Material:
>> Start
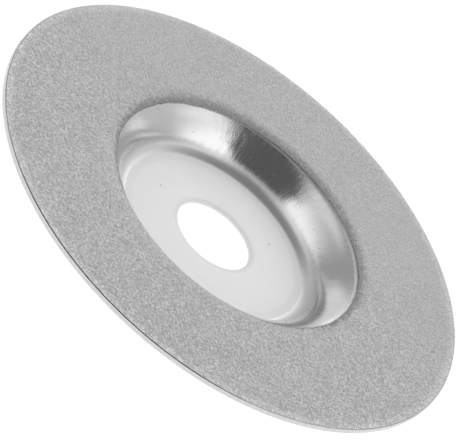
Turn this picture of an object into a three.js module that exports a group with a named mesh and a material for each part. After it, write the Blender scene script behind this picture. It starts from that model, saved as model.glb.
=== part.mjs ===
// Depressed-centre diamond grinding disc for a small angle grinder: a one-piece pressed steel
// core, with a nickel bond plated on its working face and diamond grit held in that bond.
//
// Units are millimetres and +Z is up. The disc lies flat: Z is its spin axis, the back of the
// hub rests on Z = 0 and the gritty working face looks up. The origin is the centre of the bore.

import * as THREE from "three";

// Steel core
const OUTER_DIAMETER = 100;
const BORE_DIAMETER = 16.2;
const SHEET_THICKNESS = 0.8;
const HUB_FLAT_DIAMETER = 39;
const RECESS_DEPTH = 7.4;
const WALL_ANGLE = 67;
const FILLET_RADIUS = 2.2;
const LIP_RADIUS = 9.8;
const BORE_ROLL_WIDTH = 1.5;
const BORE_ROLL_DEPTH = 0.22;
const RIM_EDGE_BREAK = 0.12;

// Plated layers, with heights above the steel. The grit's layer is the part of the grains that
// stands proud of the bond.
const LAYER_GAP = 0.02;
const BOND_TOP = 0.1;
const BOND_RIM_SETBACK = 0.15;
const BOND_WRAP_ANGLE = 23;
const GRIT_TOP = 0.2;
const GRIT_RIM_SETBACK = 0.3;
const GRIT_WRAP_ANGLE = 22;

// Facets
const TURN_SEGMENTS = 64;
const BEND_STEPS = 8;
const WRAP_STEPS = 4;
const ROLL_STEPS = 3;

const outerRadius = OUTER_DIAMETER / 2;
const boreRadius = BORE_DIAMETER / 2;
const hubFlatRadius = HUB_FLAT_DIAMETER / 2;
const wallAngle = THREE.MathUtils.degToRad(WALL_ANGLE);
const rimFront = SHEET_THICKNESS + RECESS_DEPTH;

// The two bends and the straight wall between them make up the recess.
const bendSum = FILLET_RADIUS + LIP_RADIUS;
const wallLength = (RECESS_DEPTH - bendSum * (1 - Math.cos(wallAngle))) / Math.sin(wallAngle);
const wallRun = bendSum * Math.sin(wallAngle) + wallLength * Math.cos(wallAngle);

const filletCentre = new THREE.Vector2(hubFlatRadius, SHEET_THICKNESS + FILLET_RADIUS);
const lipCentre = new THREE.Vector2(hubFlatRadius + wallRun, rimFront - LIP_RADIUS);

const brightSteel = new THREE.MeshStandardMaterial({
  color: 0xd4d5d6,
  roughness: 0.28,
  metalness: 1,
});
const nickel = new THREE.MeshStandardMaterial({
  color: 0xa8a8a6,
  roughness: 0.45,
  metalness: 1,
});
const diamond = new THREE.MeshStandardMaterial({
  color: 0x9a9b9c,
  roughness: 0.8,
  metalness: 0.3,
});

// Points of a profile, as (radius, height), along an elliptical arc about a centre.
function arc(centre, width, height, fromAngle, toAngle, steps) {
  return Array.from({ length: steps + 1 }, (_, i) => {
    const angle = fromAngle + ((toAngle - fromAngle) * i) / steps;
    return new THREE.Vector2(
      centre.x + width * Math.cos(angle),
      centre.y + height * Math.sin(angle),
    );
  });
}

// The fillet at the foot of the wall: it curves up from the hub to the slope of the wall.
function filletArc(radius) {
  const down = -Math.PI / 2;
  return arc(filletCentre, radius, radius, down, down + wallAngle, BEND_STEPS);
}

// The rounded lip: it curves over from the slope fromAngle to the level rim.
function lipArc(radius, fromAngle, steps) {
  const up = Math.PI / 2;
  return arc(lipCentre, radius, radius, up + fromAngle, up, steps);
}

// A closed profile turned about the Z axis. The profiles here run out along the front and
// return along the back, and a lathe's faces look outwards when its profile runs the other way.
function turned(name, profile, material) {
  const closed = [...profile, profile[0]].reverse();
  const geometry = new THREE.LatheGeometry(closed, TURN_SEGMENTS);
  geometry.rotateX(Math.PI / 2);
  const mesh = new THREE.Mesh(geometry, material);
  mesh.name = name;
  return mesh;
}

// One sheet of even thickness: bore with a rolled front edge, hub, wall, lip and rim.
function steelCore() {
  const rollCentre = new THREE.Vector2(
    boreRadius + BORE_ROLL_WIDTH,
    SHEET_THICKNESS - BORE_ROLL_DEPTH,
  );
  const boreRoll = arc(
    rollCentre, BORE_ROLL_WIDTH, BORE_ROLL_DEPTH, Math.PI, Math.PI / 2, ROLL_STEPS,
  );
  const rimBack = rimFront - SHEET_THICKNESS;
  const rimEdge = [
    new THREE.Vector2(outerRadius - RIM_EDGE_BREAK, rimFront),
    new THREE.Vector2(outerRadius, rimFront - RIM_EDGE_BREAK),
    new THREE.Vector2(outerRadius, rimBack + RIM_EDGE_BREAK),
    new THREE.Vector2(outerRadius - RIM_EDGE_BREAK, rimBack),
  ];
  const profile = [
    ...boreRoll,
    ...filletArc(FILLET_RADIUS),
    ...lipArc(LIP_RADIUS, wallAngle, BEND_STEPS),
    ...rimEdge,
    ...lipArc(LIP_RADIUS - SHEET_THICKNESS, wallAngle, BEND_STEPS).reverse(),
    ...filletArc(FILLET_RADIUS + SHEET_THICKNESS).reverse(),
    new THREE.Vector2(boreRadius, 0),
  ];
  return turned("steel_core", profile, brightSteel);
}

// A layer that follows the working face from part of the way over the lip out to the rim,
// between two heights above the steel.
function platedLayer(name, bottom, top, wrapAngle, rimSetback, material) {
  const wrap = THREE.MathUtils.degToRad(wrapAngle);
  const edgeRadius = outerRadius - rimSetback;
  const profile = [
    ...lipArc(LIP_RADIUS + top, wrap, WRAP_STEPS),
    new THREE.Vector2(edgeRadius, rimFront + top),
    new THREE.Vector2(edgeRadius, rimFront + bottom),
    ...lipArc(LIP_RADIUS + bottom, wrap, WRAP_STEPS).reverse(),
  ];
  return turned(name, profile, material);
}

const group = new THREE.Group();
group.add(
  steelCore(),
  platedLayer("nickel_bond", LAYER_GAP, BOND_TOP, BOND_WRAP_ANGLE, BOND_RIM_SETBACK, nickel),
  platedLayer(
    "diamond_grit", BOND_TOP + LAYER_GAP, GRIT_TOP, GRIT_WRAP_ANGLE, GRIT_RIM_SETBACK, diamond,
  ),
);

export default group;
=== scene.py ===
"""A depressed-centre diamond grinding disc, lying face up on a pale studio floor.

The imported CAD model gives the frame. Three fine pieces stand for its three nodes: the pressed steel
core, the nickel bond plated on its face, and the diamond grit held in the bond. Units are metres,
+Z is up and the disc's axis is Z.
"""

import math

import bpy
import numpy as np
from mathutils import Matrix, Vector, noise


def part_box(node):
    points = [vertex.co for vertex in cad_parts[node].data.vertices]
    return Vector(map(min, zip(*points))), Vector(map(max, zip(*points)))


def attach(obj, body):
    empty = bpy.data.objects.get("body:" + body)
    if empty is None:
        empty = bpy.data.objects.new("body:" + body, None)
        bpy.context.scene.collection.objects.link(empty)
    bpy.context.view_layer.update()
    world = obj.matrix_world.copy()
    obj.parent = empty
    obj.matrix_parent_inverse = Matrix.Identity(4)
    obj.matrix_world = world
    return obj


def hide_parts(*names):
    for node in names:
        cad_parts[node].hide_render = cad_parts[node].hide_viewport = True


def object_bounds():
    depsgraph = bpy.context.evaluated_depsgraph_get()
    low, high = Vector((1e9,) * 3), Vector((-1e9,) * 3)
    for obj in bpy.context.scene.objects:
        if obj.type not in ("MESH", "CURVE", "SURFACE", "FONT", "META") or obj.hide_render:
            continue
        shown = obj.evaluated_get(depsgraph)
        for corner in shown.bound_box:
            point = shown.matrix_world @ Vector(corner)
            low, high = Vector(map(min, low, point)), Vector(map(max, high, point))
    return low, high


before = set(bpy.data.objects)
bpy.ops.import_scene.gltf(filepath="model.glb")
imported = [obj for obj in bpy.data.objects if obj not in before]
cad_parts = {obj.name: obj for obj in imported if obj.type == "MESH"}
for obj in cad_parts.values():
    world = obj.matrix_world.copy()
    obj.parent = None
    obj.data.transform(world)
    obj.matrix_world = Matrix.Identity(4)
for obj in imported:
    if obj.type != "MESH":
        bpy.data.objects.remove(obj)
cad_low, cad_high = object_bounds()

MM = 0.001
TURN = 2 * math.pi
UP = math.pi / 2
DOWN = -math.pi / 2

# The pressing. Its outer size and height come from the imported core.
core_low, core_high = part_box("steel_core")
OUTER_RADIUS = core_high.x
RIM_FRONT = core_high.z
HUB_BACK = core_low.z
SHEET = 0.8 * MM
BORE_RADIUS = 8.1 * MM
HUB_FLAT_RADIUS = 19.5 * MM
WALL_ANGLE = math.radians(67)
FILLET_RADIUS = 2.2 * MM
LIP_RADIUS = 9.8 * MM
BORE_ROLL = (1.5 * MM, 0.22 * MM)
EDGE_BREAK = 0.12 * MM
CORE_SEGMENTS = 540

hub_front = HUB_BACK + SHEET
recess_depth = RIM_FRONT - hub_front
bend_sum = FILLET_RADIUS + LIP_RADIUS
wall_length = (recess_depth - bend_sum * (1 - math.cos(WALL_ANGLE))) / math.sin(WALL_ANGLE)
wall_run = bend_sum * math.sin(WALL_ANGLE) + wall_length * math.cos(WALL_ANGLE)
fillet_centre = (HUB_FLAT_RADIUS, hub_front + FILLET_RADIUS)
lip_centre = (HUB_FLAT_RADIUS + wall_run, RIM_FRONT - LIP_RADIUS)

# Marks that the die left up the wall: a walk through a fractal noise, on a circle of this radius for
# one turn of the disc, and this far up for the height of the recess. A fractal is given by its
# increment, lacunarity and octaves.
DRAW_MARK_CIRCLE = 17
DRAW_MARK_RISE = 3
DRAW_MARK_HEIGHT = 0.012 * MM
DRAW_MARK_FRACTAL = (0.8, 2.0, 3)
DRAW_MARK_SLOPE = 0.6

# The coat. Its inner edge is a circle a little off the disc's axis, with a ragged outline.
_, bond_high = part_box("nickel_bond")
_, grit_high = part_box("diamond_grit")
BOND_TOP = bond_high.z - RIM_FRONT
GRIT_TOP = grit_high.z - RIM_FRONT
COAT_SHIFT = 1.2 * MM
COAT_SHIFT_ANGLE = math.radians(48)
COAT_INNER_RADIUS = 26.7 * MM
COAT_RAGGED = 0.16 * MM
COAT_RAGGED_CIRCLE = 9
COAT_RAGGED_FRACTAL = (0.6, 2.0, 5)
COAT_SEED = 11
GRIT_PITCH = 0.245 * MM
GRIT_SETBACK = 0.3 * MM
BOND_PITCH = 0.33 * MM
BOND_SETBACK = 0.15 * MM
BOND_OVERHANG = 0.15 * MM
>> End
>> Start
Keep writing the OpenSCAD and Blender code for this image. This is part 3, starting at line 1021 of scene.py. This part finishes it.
>> End
>> Start
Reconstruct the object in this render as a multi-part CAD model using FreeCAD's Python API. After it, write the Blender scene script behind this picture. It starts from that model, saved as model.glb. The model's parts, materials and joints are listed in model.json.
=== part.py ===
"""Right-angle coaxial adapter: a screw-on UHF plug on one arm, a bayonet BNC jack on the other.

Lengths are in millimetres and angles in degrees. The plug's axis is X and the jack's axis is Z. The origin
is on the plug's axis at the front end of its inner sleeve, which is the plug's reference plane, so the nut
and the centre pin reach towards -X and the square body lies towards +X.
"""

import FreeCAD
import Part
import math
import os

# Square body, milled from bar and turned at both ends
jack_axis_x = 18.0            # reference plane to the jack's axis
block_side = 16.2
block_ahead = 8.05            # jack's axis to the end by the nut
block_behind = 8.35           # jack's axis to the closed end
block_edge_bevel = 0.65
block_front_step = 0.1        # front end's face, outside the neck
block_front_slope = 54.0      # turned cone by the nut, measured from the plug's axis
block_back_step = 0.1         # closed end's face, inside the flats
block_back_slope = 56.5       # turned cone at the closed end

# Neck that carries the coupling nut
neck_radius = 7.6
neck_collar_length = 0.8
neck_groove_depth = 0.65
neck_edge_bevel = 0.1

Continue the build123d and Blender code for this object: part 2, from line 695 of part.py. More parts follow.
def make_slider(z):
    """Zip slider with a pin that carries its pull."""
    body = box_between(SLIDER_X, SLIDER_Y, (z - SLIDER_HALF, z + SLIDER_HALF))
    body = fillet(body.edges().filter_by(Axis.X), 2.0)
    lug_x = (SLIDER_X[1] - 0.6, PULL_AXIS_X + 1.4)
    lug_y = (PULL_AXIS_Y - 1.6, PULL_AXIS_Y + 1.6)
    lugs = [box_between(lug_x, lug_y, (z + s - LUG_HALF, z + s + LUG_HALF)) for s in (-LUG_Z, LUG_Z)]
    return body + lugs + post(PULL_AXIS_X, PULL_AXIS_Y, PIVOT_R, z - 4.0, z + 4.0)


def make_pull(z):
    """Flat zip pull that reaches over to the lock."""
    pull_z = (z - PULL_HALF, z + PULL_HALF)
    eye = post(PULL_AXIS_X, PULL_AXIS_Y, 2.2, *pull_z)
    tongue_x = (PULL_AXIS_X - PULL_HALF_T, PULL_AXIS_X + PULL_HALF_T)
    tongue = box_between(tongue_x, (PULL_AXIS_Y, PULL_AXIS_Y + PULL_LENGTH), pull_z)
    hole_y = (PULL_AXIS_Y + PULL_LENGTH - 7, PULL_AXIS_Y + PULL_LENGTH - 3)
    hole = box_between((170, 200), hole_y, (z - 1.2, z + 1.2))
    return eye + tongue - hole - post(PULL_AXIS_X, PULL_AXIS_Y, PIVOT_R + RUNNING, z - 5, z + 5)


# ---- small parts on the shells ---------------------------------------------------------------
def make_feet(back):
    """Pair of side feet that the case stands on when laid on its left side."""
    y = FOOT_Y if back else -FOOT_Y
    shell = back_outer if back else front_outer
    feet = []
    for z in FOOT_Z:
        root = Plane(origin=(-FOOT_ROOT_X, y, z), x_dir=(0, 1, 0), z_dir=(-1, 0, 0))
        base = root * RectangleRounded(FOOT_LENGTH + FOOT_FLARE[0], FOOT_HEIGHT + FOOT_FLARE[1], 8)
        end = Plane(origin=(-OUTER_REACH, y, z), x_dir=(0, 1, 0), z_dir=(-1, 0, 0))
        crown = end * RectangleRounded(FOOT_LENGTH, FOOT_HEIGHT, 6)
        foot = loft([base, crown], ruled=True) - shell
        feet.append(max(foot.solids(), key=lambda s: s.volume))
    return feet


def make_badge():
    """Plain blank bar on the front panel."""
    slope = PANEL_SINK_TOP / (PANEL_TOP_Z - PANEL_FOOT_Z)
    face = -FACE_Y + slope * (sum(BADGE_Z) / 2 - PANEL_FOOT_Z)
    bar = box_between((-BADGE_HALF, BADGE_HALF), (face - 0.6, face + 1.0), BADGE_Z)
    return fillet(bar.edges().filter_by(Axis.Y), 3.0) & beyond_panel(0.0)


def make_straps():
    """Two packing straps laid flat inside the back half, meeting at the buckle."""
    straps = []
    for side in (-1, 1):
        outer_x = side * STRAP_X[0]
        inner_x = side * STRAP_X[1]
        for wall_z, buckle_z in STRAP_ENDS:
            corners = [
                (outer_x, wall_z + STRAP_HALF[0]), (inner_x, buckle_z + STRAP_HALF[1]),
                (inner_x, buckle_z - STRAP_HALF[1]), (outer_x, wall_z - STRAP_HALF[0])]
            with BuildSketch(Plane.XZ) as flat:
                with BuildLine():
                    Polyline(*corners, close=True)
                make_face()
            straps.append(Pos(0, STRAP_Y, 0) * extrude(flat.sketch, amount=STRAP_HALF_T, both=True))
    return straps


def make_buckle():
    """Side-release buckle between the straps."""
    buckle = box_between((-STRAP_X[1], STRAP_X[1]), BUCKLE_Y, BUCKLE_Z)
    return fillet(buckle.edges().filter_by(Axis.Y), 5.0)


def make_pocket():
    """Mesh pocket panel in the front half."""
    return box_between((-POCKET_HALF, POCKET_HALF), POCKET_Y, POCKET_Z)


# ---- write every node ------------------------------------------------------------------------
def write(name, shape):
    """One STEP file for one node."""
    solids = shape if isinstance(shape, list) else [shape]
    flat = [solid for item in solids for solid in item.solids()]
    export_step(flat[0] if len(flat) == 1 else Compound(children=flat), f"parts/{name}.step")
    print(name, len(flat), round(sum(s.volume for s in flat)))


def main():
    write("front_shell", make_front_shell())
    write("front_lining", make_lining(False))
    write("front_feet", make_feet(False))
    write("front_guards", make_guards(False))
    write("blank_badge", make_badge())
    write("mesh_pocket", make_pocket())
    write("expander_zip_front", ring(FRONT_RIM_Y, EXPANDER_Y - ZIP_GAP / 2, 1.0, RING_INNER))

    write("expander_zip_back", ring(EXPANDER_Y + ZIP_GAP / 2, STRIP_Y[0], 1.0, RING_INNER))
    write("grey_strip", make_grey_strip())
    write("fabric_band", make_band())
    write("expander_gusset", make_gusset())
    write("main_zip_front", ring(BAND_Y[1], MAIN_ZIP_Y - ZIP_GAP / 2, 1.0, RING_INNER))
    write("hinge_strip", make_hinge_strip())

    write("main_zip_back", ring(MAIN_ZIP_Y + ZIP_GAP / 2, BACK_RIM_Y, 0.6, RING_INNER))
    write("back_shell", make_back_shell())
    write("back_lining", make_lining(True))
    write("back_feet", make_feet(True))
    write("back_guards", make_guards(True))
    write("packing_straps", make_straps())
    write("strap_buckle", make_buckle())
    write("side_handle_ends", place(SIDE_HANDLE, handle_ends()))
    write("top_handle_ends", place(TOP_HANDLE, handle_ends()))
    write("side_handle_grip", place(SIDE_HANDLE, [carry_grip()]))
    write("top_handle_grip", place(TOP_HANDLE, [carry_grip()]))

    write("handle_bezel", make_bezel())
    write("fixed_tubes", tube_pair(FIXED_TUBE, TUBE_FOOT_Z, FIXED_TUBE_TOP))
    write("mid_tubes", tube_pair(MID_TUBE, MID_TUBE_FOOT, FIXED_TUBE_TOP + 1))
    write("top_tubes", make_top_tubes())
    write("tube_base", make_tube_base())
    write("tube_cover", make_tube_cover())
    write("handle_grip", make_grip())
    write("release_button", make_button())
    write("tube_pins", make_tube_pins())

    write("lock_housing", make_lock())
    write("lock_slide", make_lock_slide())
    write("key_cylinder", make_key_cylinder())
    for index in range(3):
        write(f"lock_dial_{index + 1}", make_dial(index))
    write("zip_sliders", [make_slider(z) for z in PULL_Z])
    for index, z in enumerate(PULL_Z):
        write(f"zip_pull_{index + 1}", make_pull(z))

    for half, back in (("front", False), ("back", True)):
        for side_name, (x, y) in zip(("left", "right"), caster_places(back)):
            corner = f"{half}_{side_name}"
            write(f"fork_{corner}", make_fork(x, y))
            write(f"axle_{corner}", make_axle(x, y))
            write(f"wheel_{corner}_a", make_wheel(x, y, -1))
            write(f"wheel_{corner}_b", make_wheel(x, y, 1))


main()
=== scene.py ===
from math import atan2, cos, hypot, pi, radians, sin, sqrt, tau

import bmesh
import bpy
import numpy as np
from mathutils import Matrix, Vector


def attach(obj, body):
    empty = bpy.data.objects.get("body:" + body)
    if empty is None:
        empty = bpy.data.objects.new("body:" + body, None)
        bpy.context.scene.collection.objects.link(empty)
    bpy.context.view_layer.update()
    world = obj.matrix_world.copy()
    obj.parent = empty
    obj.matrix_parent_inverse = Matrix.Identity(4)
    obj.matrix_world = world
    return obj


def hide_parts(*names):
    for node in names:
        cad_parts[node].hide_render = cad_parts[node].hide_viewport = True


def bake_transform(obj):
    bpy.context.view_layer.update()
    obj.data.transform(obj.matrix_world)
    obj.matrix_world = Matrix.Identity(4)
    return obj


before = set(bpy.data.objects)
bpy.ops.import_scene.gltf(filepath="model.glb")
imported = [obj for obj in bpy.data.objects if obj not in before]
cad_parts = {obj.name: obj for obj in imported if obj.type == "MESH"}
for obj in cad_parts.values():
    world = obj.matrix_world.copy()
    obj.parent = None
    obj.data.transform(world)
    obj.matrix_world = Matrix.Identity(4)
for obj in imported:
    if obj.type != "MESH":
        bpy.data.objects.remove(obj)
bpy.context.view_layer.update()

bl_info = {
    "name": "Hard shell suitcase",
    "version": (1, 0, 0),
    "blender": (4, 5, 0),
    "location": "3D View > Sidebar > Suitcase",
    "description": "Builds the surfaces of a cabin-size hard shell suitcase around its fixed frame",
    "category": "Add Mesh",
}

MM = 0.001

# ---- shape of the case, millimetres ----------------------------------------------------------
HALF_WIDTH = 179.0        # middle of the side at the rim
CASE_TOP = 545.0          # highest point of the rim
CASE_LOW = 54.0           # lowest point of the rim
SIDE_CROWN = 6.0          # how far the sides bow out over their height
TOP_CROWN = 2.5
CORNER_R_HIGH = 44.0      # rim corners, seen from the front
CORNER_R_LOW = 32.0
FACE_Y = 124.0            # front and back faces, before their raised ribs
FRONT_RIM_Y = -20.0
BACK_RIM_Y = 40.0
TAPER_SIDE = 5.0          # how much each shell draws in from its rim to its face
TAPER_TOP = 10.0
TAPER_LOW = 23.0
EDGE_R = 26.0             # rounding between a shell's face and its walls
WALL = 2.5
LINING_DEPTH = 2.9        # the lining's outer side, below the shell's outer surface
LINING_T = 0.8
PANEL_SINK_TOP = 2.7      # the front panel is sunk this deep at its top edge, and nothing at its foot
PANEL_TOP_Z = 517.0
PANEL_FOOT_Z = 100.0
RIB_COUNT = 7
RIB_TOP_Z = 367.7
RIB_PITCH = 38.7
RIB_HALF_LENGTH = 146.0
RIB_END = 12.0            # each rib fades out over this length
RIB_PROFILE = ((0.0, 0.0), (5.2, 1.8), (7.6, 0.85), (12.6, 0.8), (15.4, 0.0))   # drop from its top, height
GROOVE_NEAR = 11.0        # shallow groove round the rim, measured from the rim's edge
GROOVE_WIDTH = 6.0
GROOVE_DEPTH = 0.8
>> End
Your task:
Above is a listing; print exactly its lines from the one with "const group = new THREE.Group();" through the one with "point = shown.matrix_world", and no other lines.

Answer for the task:
const group = new THREE.Group();
group.add(
  steelCore(),
  platedLayer("nickel_bond", LAYER_GAP, BOND_TOP, BOND_WRAP_ANGLE, BOND_RIM_SETBACK, nickel),
  platedLayer(
    "diamond_grit", BOND_TOP + LAYER_GAP, GRIT_TOP, GRIT_WRAP_ANGLE, GRIT_RIM_SETBACK, diamond,
  ),
);

export default group;
=== scene.py ===
"""A depressed-centre diamond grinding disc, lying face up on a pale studio floor.

The imported CAD model gives the frame. Three fine pieces stand for its three nodes: the pressed steel
core, the nickel bond plated on its face, and the diamond grit held in the bond. Units are metres,
+Z is up and the disc's axis is Z.
"""

import math

import bpy
import numpy as np
from mathutils import Matrix, Vector, noise


def part_box(node):
    points = [vertex.co for vertex in cad_parts[node].data.vertices]
    return Vector(map(min, zip(*points))), Vector(map(max, zip(*points)))


def attach(obj, body):
    empty = bpy.data.objects.get("body:" + body)
    if empty is None:
        empty = bpy.data.objects.new("body:" + body, None)
        bpy.context.scene.collection.objects.link(empty)
    bpy.context.view_layer.update()
    world = obj.matrix_world.copy()
    obj.parent = empty
    obj.matrix_parent_inverse = Matrix.Identity(4)
    obj.matrix_world = world
    return obj


def hide_parts(*names):
    for node in names:
        cad_parts[node].hide_render = cad_parts[node].hide_viewport = True


def object_bounds():
    depsgraph = bpy.context.evaluated_depsgraph_get()
    low, high = Vector((1e9,) * 3), Vector((-1e9,) * 3)
    for obj in bpy.context.scene.objects:
        if obj.type not in ("MESH", "CURVE", "SURFACE", "FONT", "META") or obj.hide_render:
            continue
        shown = obj.evaluated_get(depsgraph)
        for corner in shown.bound_box:
            point = shown.matrix_world @ Vector(corner)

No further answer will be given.